From: Roland McGrath
Subject: Re: core file writing
Date: Wed, 6 Mar 2002 20:53:10 -0500 (EST)

The proc server is not really much involved.  You need to understand the
structure of the system and what Mach tasks and threads are about in some
detail before attempting to work on this.

Certainly writing an ELF core file is the right thing to do.  How to store
the memory is clear, and that part of the file format is just the same as
for Linux and other systems that use ELF core files.  You can look at the
`vminfo' program (utils/vminfo.c) to see how to use vm_region to examine
the address space of a task, and then you use vm_read to get the data.

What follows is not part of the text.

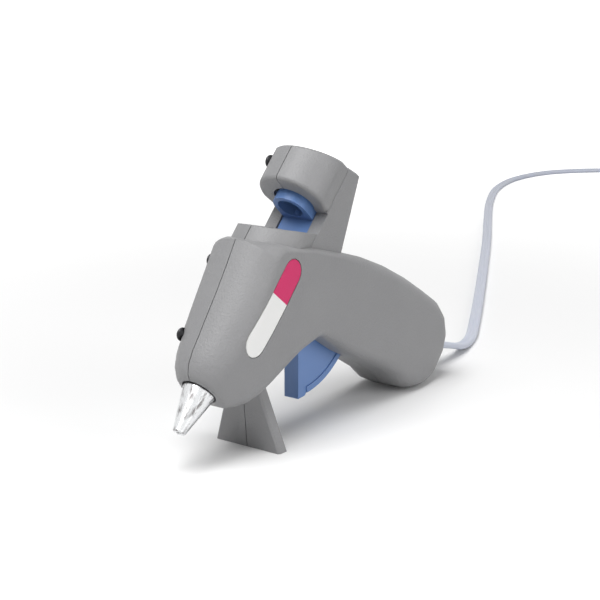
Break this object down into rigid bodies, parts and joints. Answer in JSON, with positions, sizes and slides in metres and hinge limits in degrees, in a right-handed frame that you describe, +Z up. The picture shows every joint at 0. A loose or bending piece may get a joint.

The rest of the information about register state and so on is a little less
clear.  How we will store it is clear: in ELF notes as other systems do.
But how many notes and what formats to use for them is up to us.  We need
to choose those note formats, and modify gdb to understand them.  Mark
Kettenis is the authority in the Hurd native gdb port, and I will tend to
defer to him on what these formats should be.

I suggest that you start out by just doing the memory dump and not worrying
about the rest at all (no notes).  Rather than hacking on the crash server
directly, it will be easiest to debug this in a little standalone program
that just uses pid2task to get the task port of a process, suspends it, and
dumps its memory as an ELF core file (i.e. a minimal "gcore").  I might get
around to whipping up the basic memory-dumping code soon, and then you
could see how it's done and debug the code for me.